### Given problem
Send back exactly the lines from the opening line of the records below through the one with "tone = blend_colour(tree, times(tree, chip, 0.92), tone, bare)".

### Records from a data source
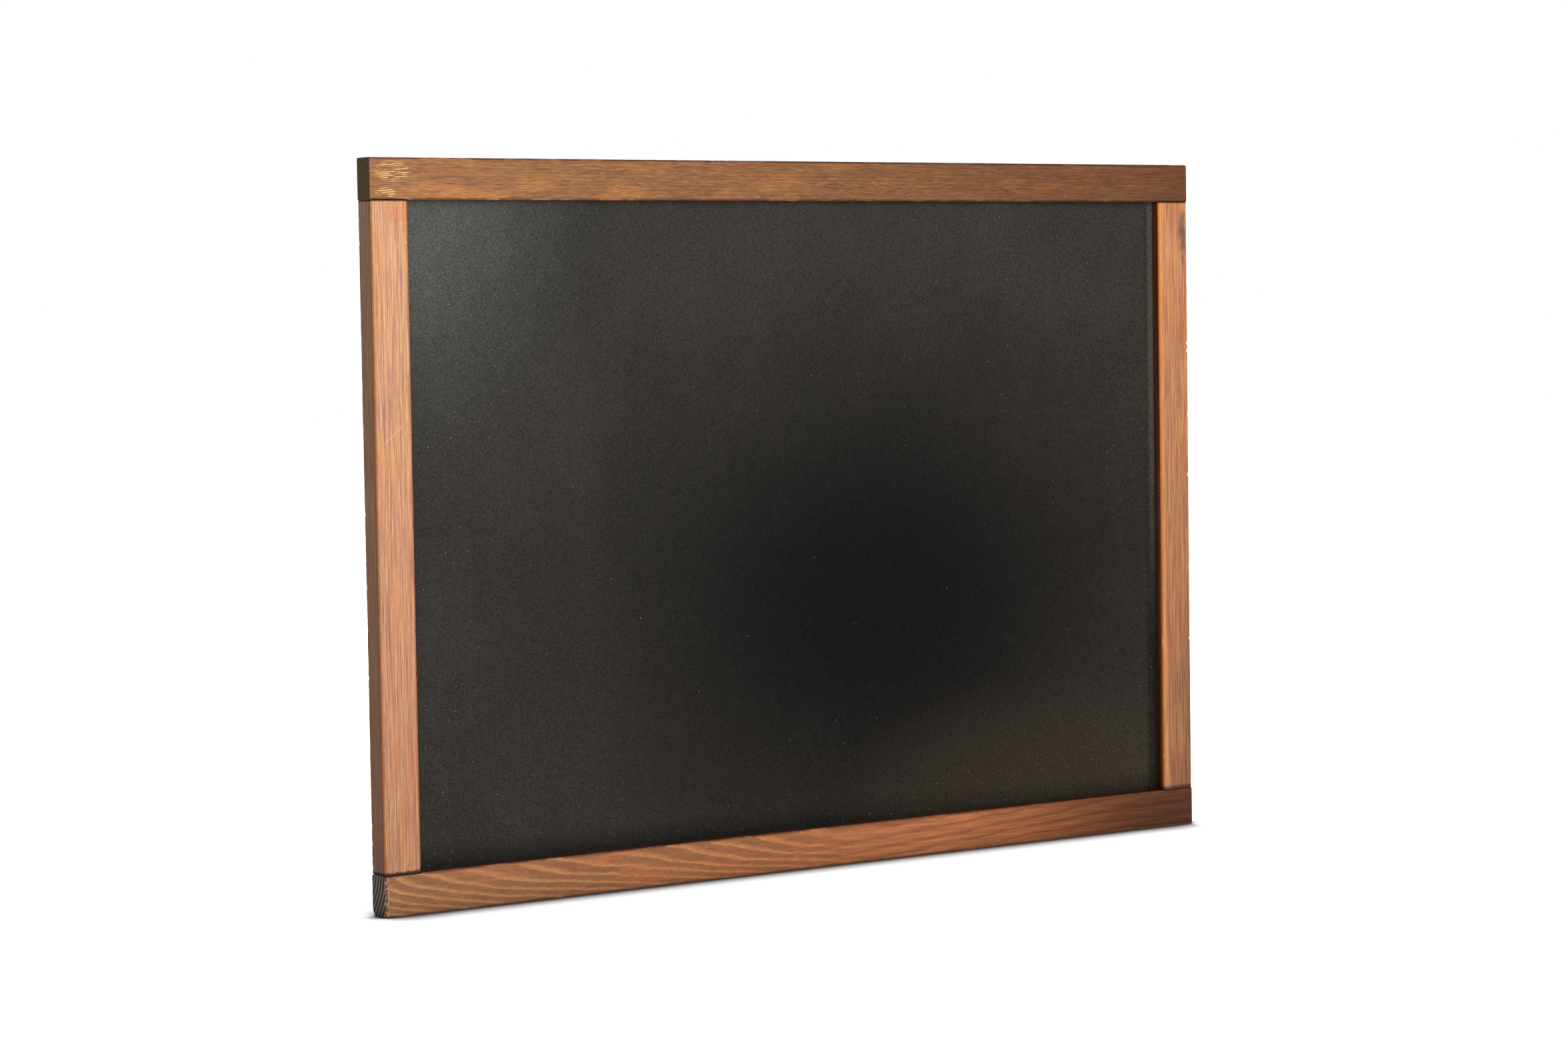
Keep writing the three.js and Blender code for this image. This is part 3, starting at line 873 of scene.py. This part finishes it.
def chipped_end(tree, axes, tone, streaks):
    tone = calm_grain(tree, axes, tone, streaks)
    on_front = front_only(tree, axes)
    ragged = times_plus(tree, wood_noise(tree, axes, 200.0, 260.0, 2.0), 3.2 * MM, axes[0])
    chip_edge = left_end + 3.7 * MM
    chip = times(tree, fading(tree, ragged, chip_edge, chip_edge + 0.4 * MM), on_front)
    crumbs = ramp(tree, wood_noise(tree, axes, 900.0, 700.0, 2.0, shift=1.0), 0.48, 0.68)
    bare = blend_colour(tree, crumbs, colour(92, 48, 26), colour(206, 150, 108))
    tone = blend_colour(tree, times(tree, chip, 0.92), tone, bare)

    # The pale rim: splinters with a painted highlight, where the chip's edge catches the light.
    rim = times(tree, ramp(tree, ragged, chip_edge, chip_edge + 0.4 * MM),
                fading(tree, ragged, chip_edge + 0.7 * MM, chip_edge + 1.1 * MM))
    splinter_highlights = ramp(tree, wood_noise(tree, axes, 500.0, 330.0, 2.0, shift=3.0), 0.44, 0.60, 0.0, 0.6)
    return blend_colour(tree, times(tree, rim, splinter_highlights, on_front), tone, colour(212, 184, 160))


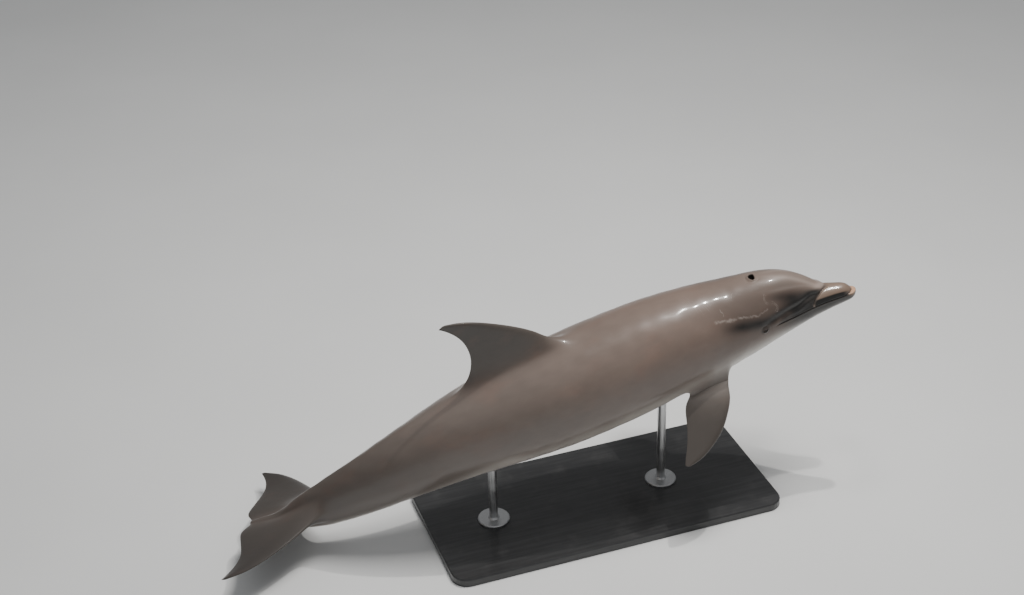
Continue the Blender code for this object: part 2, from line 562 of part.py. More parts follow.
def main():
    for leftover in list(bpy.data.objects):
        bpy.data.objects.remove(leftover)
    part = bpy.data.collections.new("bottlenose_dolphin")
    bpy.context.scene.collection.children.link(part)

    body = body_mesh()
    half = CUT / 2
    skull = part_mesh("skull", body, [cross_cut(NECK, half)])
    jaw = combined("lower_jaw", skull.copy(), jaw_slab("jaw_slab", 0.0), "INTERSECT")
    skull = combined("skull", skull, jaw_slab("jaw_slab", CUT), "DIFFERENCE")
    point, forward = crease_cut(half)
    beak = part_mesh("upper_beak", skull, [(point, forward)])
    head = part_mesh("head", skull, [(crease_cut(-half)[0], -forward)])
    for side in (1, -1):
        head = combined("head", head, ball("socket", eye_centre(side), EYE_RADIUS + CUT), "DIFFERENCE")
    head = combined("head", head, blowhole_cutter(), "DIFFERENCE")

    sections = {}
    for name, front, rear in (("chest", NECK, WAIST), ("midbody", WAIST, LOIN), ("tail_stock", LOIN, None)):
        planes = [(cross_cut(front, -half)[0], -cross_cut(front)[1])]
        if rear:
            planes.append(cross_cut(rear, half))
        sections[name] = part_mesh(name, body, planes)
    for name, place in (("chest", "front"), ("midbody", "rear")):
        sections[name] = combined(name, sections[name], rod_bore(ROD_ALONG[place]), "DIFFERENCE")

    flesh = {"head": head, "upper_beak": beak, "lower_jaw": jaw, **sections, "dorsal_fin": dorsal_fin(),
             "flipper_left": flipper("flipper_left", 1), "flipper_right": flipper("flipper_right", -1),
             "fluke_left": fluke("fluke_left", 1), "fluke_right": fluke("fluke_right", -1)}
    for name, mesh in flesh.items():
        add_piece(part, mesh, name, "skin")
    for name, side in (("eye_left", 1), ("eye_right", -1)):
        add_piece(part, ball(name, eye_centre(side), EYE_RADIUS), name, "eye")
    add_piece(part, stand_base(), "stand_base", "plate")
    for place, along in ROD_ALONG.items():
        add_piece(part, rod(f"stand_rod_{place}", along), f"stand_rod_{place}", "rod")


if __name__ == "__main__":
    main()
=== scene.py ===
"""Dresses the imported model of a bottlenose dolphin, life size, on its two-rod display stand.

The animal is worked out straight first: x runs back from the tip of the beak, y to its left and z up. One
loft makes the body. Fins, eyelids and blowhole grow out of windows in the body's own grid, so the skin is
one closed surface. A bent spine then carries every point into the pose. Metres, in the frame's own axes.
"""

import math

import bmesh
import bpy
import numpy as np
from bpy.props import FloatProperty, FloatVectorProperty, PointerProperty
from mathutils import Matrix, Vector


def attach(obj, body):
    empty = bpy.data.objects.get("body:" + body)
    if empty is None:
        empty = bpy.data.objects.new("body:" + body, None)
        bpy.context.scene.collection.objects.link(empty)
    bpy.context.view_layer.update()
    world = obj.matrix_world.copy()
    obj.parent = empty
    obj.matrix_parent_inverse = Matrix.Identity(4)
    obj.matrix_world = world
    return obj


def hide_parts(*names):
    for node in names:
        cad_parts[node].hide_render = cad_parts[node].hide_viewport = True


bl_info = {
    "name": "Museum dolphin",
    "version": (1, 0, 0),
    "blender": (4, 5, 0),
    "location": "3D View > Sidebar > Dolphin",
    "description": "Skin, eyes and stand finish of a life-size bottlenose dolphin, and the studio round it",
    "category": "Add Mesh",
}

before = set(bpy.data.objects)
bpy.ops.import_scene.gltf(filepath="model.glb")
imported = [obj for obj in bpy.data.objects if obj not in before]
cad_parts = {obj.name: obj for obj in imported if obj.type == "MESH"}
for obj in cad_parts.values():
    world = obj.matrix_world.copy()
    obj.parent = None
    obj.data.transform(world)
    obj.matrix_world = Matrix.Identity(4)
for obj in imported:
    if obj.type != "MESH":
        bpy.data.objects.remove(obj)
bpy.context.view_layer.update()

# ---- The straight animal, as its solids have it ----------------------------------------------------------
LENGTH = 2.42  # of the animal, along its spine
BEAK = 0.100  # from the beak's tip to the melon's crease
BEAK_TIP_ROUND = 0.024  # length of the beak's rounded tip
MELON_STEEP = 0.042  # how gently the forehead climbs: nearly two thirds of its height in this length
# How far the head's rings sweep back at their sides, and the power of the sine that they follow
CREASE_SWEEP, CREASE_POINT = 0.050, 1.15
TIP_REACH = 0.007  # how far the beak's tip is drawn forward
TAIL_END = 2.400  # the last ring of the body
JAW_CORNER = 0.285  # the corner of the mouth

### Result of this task
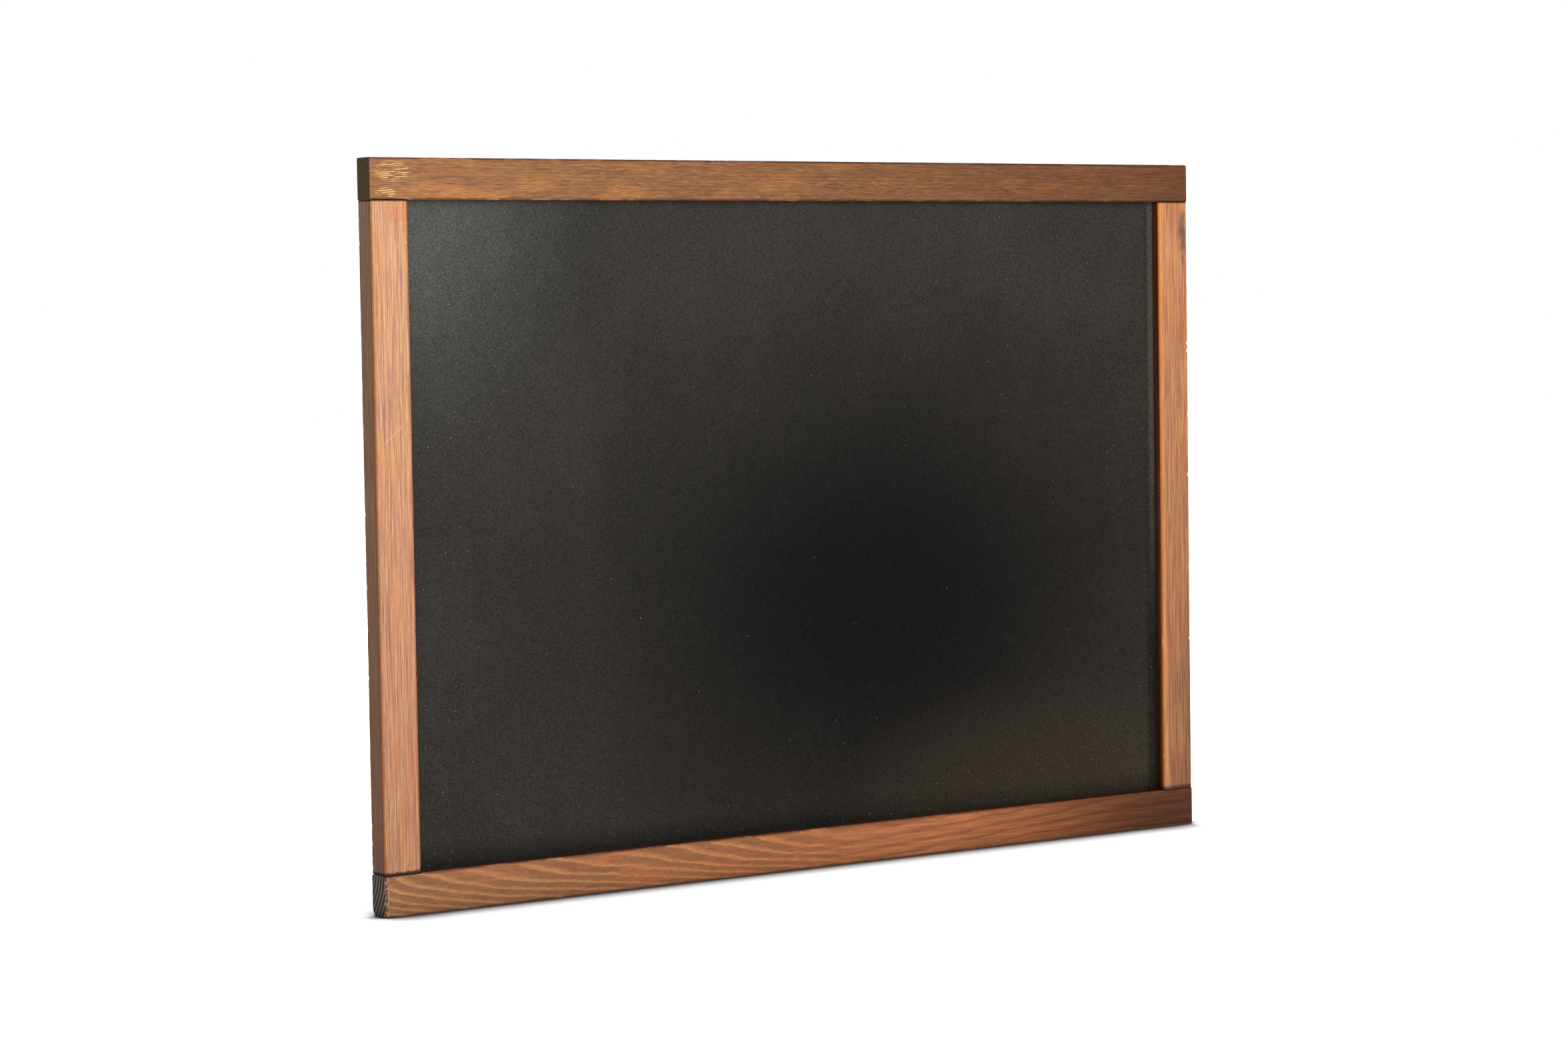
Keep writing the three.js and Blender code for this image. This is part 3, starting at line 873 of scene.py. This part finishes it.
def chipped_end(tree, axes, tone, streaks):
    tone = calm_grain(tree, axes, tone, streaks)
    on_front = front_only(tree, axes)
    ragged = times_plus(tree, wood_noise(tree, axes, 200.0, 260.0, 2.0), 3.2 * MM, axes[0])
    chip_edge = left_end + 3.7 * MM
    chip = times(tree, fading(tree, ragged, chip_edge, chip_edge + 0.4 * MM), on_front)
    crumbs = ramp(tree, wood_noise(tree, axes, 900.0, 700.0, 2.0, shift=1.0), 0.48, 0.68)
    bare = blend_colour(tree, crumbs, colour(92, 48, 26), colour(206, 150, 108))
    tone = blend_colour(tree, times(tree, chip, 0.92), tone, bare)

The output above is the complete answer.